James Cuthbert Jr. (June 4, 1769 - March 5, 1849) was a seigneur and political figure in Lower Canada.

He was born at Berthier in 1769, the son of seigneur James Cuthbert, and studied at the English College in Douai, France. He served in the 60th Regiment of the British Army, becoming lieutenant in 1797. Cuthbert inherited the seigneury of Berthier from his father in 1798. He was named justice of the peace for Trois-Rivières district in 1808. He served in the local militia, becoming lieutenant-colonel. He was elected to the Legislative Assembly of Lower Canada for Warwick in 1796 and served until 1811, when he was named to the Legislative Council. Cuthbert had run unsuccessfully for the same seat in the legislative assembly in 1792. At that time, he tried unsuccessfully to have the election of Pierre-Paul Margane de Lavaltrie overturned because Lavaltrie was not a British subject. In 1802, Cuthbert married Marie-Claire, the daughter of judge John Fraser.
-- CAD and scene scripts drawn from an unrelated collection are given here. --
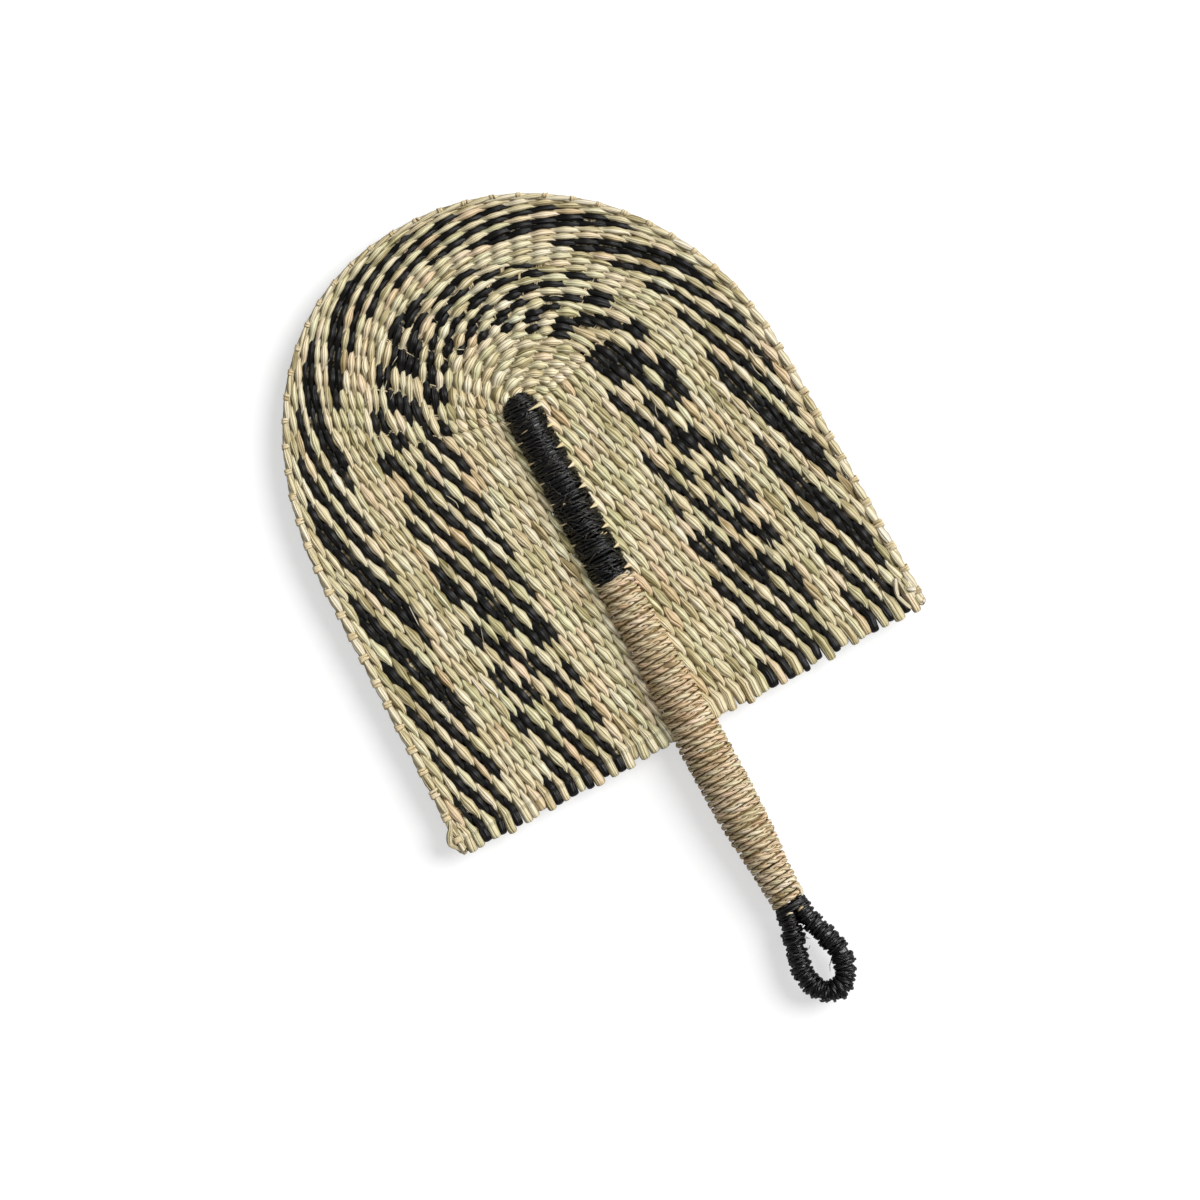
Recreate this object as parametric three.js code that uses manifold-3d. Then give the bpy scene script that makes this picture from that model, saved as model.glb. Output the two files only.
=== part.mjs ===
// A straw hand fan lying on a table, face up: an arched blade of twined grass rows, a bound handle
// that runs down its middle, and a bound loop to hang it by.
// Millimetres, +Z up out of the face, +Y from the grip to the crown of the arch.
// While it is built, y = 0 is the handle's top end and z = 0 the blade's middle plane.
import * as THREE from "three";
import { mergeVertices } from "three/addons/utils/BufferGeometryUtils.js";
import Module from "manifold-3d";

const wasm = await Module();
wasm.setup();

const CLEARANCE = 0.3; // between pieces that are bound against each other

// Blade
const BLADE_WIDTH = 265; // across the foot of its sides
const SIDE_TAPER = 2.5; // each side comes in by this much from the foot to where the arch springs
const ARCH_ABOVE_TOP = 101; // from the handle's top end up to the crown
const ARCH_SPRING = 50; // the arch springs this far below the handle's top end
const ARCH_FULLNESS = 2.1; // 2 is an ellipse, more is squarer in the shoulders
const CROWN_LEAN = 8; // the hand-drawn arch's crown lies to the left of the handle's axis
const ARCH_CROWDING = 0.27; // how much narrower the outer rows are than the inner ones at the crown
const BLADE_BELOW_TOP = 188; // from the handle's top end down to the bottom edge
const ROW_THICKNESS = 6.2; // a twined row, front strand to back strand
const ROW_CREST = 0.62; // share of a row's width that its flat crest takes
const ROWS = 27;

// Warp straws that the rows are twined round
const WARP_THICKNESS = 1.6;
const CROSS_WARP_WIDTH = 3;
const CROSS_WARPS = 16; // pass right through the handle
const FIRST_CROSS_WARP = 10; // below the handle's top end
const LAST_CROSS_WARP = 6; // above the blade's bottom edge
const CROSS_WARP_FAN = 22.6; // degrees up the arch that the first cross warp's ends reach
const SPOKE_WIDTH = 2;
const SPOKE_GROUPS = 3; // round the arch
const SPOKE_GROUP = [
  // the two spokes that each bent straw of a group makes, counted from the group's left
  [0, 1],
  [2, 5],
  [3, 4],
  [6, 7],
];
const DEEP_SPOKE_START = 0.4; // rows out from the handle where a straw that holds others is bent
const SHORT_SPOKE_START = 3.5; // rows out from the handle where the other straws are bent
const HOOK_STAND = 0.6; // the folded warp end stands off the rim row's side by this much
const HOOK_REACH = 4.6; // and lies over the rim row's crest for this length

// Handle
const HANDLE_TOP_RADIUS = 9.8;
const HANDLE_LENGTH = 289;
const HANDLE_PROFILE = [
  // below the top end, radius
  [HANDLE_TOP_RADIUS, HANDLE_TOP_RADIUS],
  [110, 10.3],
  [150, 11],
  [195, 12.3],
  [230, 12.3],
  [250, 11.4],
  [272, 9.4],
  [HANDLE_LENGTH, 8.8],
];
const BLACK_BINDING_LENGTH = 105;
const WRAP_THICKNESS = 1.6;
const ROUND_SIDES = 16; // flat sides of a round section; one lies down on the table

// Hanging loop
const LOOP_LENGTH = 54.5; // from the handle's end to the loop's foot
const LOOP_WIDTH = 32;
const LOOP_CORE_RADIUS = 2.9;
const LOOP_WRAP_RADIUS = 5.5;
const LOOP_LEG_OFFSET = 3.6; // each leg's distance from the axis inside the handle
const LOOP_LEG_DEPTH = 23; // length of leg held inside the handle
const LOOP_NECK = 11; // from the handle's end down to where the two legs part
const LOOP_NECK_SPREAD = 1.9; // each leg's extra distance from the axis where they part

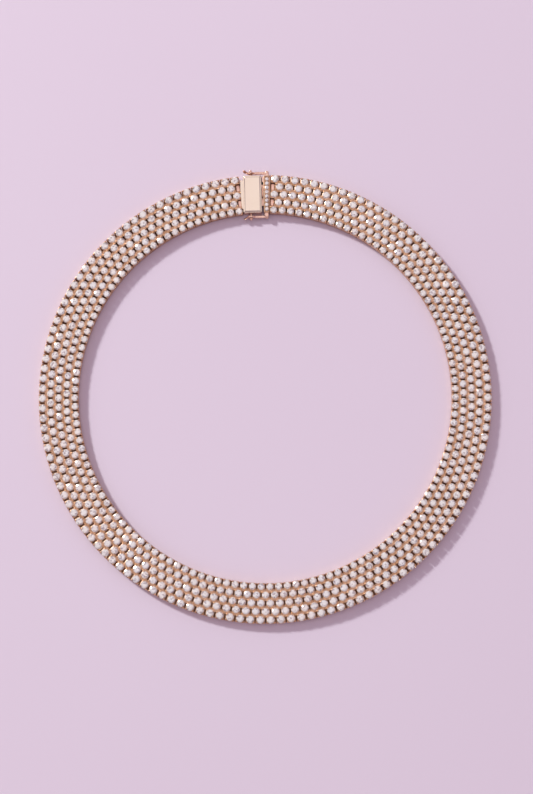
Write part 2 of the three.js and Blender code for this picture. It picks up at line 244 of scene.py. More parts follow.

He married his cousin Mary-Louise-Amable Cairns in 1814. Cuthbert was named to the Special Council that governed the province after the Lower Canada Rebellion.

He was elected a member of the American Antiquarian Society in 1822. During his life he owned 3 slaves in Canada.

He died at his manor at Berthier in 1849.

His son Edward Octavian became a member of the Canadian House of Commons. His brother Ross also represented Warwick in the legislative assembly.